Ada Dyas (1843-1908) was an Irish actress. She made her London debut in 1861 in Henry IV, and became famous in the 1871 play based on Wilkie Collins's novel The Woman in White.

Career[edit]

Ada Dyas was the daughter of Mrs. Edward Dyas, "an actress of some ability attached to the London theatres". Ada made her London debut in 1861 in Henry IV, playing "Prince John of Lancaster". [1]

Dyas gained a degree of popularity while touring with "Miss Marie Wilton's London Comedy Company", where she played as "Esther Eccles" in Thomas William Robertson's Caste. In 1871 she was in the original cast of Wilkie Collins's The Woman in White which opened at the Olympic Theatre on October 9, playing both "Laura Fairlie" and "Anne Caherick".[1] In 1873 she was at the Vaudeville Theater.

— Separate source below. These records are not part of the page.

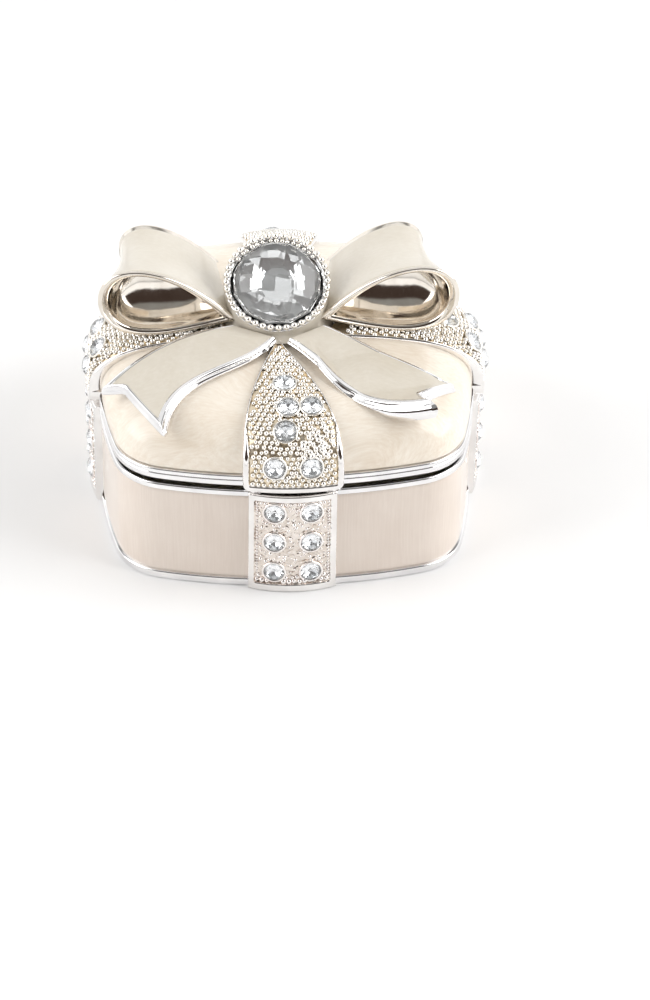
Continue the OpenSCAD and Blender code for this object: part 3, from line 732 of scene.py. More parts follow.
def keyhole(radius, half, y_wall):
    """Outline of the round magnet boss, joined to the wall in front of it by a web."""
    start = math.asin(half / radius)
    arc = np.linspace(-QUARTER + start, 3 * QUARTER - start, 28)
    boss = np.stack([radius * np.cos(arc), MAGNET_Y + radius * np.sin(arc)], -1)
    foot = np.array([[-half, y_wall], [-half / 3, y_wall], [half / 3, y_wall], [half, y_wall]])
    return np.concatenate([boss, foot])


def base_boss():
    """The boss that holds the base magnet in a pocket."""
    wall = BASE_WALL / 2 - SIDE_HALF
    pocket, depth, lip = 2.55, 1.4, BASE_HEIGHT - 0.25
    levels = ((0.3, 1.7), (0, 2.4), (0, lip - 0.25), (-0.08, lip - 0.08), (-0.25, lip))
    rings = [raised(keyhole(BOSS_R + swell, WEB_HALF + swell, wall), z) for swell, z in levels]
    arc = np.linspace(-QUARTER, 3 * QUARTER + 1.2, len(rings[0]) + 1)[:-1]
    for radius, z in ((pocket + 0.08, lip), (pocket, lip - 0.1), (pocket, lip - depth)):
        rings.append(polar(arc, radius, z) + (0, MAGNET_Y, 0))
    boss = lathe_like(np.stack(rings), tips=((0, MAGNET_Y, 1.65), (0, MAGNET_Y, lip - depth)))
    make("base_magnet_boss", "base", boss, SILVER)


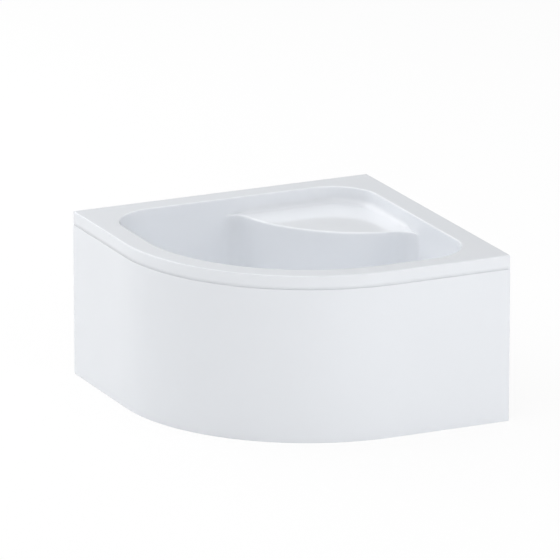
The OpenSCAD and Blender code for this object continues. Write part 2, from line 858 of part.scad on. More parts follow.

Dyas's first American appearance was under the management of Augustin Daly in 1872 at the Fifth Avenue Theatre, in New York, in Man and Wife, based on the Wilkie Collins's novel. Daly was a disciplinarian who set firm rules forbidding members of the company to leave the city without permission, even if they were not on the evening's bill, nor were they free to speak to visitors in the Greenroom. Dyas was one of those who took exception to the regulations and left to join Wallack's.[2]

Later, at Wallack's, her most successful rôles were those of Kate Hardcastle, Lady Teazle in The School for Scandal, Lady Gay Spanker, Lydia Languish, and especially that of Claire Ffolliott in Boucicault's The Shaughraun. After Wallack's she became a member of the Madison Square Company.

Albert Ellery Berg said of Dyas, she "...has a crisp, bright style which she uses with fine intelligence".[3]

She toured as Mrs. Ralston in Jim the Penman and as Mrs. Seabrooke in Captain Swift. In 1892 she played Goneril in Sir Henry Irving's revival of King Lear at the London Lyceum.

Her performance in The Shaughraun is mentioned in Edith Wharton's 1920 novel The Age of Innocence.